Em meio a esses lindos aprofundamentos sentimentais, Alex também vive seus próprios dramas, assombrado pela morte do irmão mais novo e pelo seu recente divórcio. Ambas as situações se encaixam muito bem no enredo – e confesso que adorei todo o envolvimento com o divórcio -, mas penso que algumas das motivações psicológicas dadas pelo autor ao Alex são fúteis e, em alguma medida, não fazem sentido. Não posso revelar do que se trata (seria um GRANDE spoiler), mas afirmo a vocês que é possível ignorar essa falha para se apaixonar pela complexidade da mente de Sam. (Dá pra ver que gostei muito do livro, não dá? Hehe).

“Assim que seu filho nasce, você tem grandes ambições para ele: sucesso, popularidade, inteligência. Mas, conforme a vida passa, às vezes a balança pender para algo muito mais profundo. Felicidade. É o que queremos para o Sam.”

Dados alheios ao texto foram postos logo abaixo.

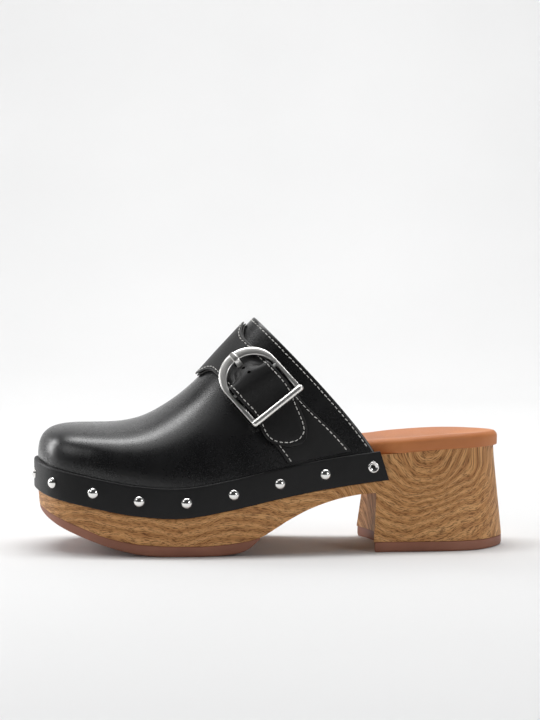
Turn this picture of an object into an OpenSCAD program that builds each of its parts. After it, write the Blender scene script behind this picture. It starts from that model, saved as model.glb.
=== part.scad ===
// Slip-on clog, left foot: a platform sole with a block heel, a closed leather upper
// nailed round its edge under a studded band, and a buckled strap over the instep.
// +Z is up, the toe points along -X, and the outer side of the foot faces -Y.
// The origin is on the ground, under the middle of the clog's bounding box.

/* [Sole] */
// Length over everything, from the toe's stud to the back of the heel
shoe_l = 253.9; // [244:0.1:262]
// Width of the sole at the ball, without the band
ball_w = 90; // [86:0.5:96]
// Thickness of the rubber under the heel
heel_tread_t = 5.3; // [4:0.1:7]
// How far the heel flares out from its top to the ground
heel_flare = 5; // [1:0.1:6]
// Thickness of the footbed at its edge
footbed_t = 7.7; // [6:0.1:9]

/* [Upper] */
// Thickness of the upper's leather
leather_t = 1.5; // [1.2:0.1:1.8]
// Thickness of the lining
lining_t = 0.8; // [0.6:0.1:1]
// Width of the studded band
band_w = 15.6; // [14:0.1:17]
// Thickness of the studded band
band_t = 2; // [1.5:0.1:2.5]

/* [Studs] */
// Diameter of a dome stud's head
stud_d = 5.8; // [4:0.1:7]
// Height of a dome stud's head
stud_h = 1.7; // [1:0.1:2.2]
// Distance between two studs along the band
stud_pitch = 24.1; // [22:0.1:24.2]

/* [Strap and buckle] */
// Half width of the strap under the buckle, in stations along the sole's edge
strap_half = 0.46; // [0.42:0.01:0.48]
// Thickness of each of the strap's two layers
strap_t = 0.95; // [0.8:0.05:1]
// Outer width of the buckle frame
buckle_w = 32.5; // [32:0.1:34]
// Length of the buckle frame, from its round end to the outside of its straight bar
buckle_l = 41; // [40:0.1:43]
// Thickness of the buckle frame
buckle_t = 2.2; // [2:0.1:2.3]

/* [Hidden] */
$fn = 48;

kx = shoe_l / 253.9;   // scale along the foot
ky = ball_w / 90;      // scale across the foot
gap = 0.1;             // air between two layers that lie on each other
puff_t = 0.6;          // thickness of the toe stiffener
cover_t = 1;           // thickness of the footbed's leather
ledge = leather_t + lining_t + 4 * gap;   // depth of the wood's rebate that takes the upper

// The sole's edge, from the toe tip (station 0) round to the back of the heel (station 10):
// distance from the toe, offset to the outer side, offset to the inner side
SOLE_EDGE = [
    [2, 3, 3], [11.5, -25, 30], [32.5, -38, 41], [58.5, -44, 45], [86.5, -45.2, 44], [116.5, -42, 37.5],
    [148.5, -36.8, 31.5], [180.5, -32.2, 29.8], [208.5, -29.8, 29.6], [234, -22.5, 22.5], [247.7, 0, 0]
];
// Where on the sole's middle line each of those stations looks inwards to
SOLE_SPINE = [26, 28.5, 38, 58.5, 86.5, 116.5, 148.5, 180.5, 203, 213, 217];
// Where the upper's ridge is above stations 0 to 7
RIDGE_D = [26, 28, 35, 48.5, 64.5, 82.5, 100.5, 118];
ridge_y = 3;
// Above 1, the throat's edge bows backwards between the band and the ridge
throat_bow = 1.15;
// How square the upper's section is at stations 0 to 7: 2 is an ellipse
SECTION_POWER = [3.3, 3.2, 3, 2.7, 2.45, 2.3, 2.25, 2.2];

// Heights by distance from the toe
RIDGE_Z = [[24.5, 66], [38.5, 66], [48.5, 67], [58.5, 69.8], [68.5, 75], [78.5, 82], [88.5, 91],
    [100.5, 104], [118.5, 123.2]];
BAND_Z = [[0, 40.8], [12.5, 37], [32.5, 32.9], [55.5, 29], [79.5, 27.8], [103.5, 31.5], [127.5, 36.6],
    [152.5, 41.2], [177.5, 44.6], [190, 45.9]];
WOOD_TOP_Z = [[0, 46.3], [12.5, 42.5], [32.5, 38.4], [55.5, 34.6], [79.5, 33.4], [103.5, 37.1], [127.5, 42.2],
    [152.5, 46.7], [177.5, 50.1], [197.5, 51.9], [218.5, 53.3], [246, 53.8]];
WOOD_UNDER_Z = [[0, 24], [7, 21.2], [17, 17.5], [29, 13.2], [39, 9.8], [49, 7.6], [59, 6.2], [73, 5.5],
    [93, 5.5], [107, 6.7], [119.5, 9.3], [126.5, 13.2], [133, 17.2], [139, 20.4], [145.5, 23.5], [158, 27.7],
    [171, 30.3], [181, 31]];
TREAD_Z = [[0, 22.6], [5, 18.8], [14, 14.1], [28, 8.7], [40.5, 4.7], [53, 1.7], [60, 0.7], [68, 0.1], [74, 0],
    [88, 0], [94, 0.1], [102, 0.5], [110, 1.8], [115, 4.4], [119.5, 8.6]];
heel_t = 7;            // station of the heel's front face
hollow_d = 6.5;        // how far the heel's front face is hollowed at its middle
band_end = 7.05;       // station where the band ends

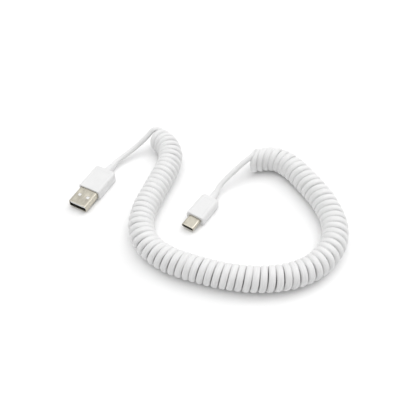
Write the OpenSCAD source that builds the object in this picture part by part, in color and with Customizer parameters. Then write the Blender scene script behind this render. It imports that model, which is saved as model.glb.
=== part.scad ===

E, antes de encerrar essa resenha, temos mais uma coisa para comentar: o final! Quando eu achei que já tinha aprendido todas as lições do livro sobre aceitação, família e diversidade, o autor me deu uma chave de páginas e me mostrou que ainda há – e sempre haverá! – muita coisa para aprender com os “diferentes”. Se você gosta de livros sobre drama familiar ou se você gosta de simplesmente livros que deem quentinho no coração, O Menino Feito de Blocos é a escolha certa!

O MENINO FEITO DE BLOCOS

Autor: Keith Stuart

Editora: Record

Ano de publicação: 2016

Uma história sobre um pai e seu filho autista, e sobre um jogo que mudou suas vidas. Alex ama sua família, mas tem dificuldade em se conectar com Sam, o filho autista de oito anos. A tensão crescente da rotina leva seu casamento ao ponto de ruptura. Jody não aguenta mais o marido ausente e que pouco participa da vida do filho. Então Alex vai morar com o melhor amigo, e passa a dormir no colchão inflável mais desconfortável do mundo. Enquanto Alex enfrenta a vida de homem separado, cumpre a função de pai em meio-expediente e é confrontado com segredos de família há muito enterrados, seu filho começa a jogar Minecraft. E o que acontece depois disso é algo que nem Alex, nem Jody, nem Sam poderiam imaginar. Inspirado no relacionamento do autor com seu filho autista, O menino feito de blocos é um livro emocionante, engraçado e verdadeiro sobre o poder da diferença e sobre um menino para lá de especial.